Not true at all. Motor oil has changed a lot in the last couple of years due to EPA restrictions. There has been a lot of additives that have been taken out or severly reduced. There has been a tremendous amount of research on this even from the cam manufacters saying that the oil has lost some of the properties that it used to have. Many a flat tappet cam has been lost due to less zinc in the oil. A standard cam with low lift and weak springs probably won't make any difference. When you go up in spring pressure the oil gets wiped off the lobe and you have cam failure. Being an engineer as you are do some research on this and you should find oil has changed a lot in the last years.
there are so many oil threads on every single motor vehicle forum.

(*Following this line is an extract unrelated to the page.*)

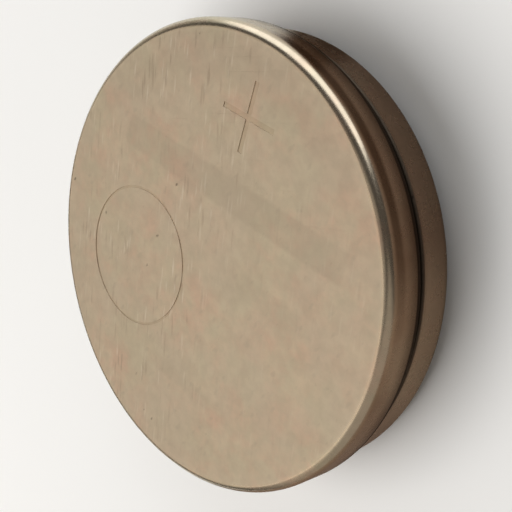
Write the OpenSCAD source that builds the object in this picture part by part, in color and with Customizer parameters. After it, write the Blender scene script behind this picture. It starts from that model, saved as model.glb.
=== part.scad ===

one thing i noticed after searching for hours on this site was that no one is even trying the mobil 1 4t 10w40 motorcycle oil. it has 1600ppm of ZDDP. thats better than the 1200ppm of their 15w50.
am i being stupid
thanks and please dont flame the new guy too bad for asking oil stuff
I think it's a pretty good question! Motorcycle oil made for Japanese sport bikes would seem to be well suited for use in our engines. Most of the sport bikes are high reving (15K rpm) engines that have inverted buckets riding directly on the cam lobe, so wear there is similar to our lifters riding on the cam. Additionally, that oil is used in the gearbox, where shear wear is extremely high, probably much higher than at the cam/lifter interface. Those bikes also usually have wet clutches, and there is no parallel in a Corvette. But additives for the clutch probably wouldn't hurt a Corvette engine, because if it did, it would harm the bike engine too.
I used to use Golden Sprctro in my bikes, a petroleum/synthetic blend. I'm sure it would be fine in a Corvette, but I am using Mobil 1 at this time, with Comp Cams break in additive. So far with my fairly mild cam and valve springs, all seems well.
My Lt5 has had Mobil 1 since the get go, 146k and no flat cams.
They use very little spring pressure though, Im sure that may have something to do with it.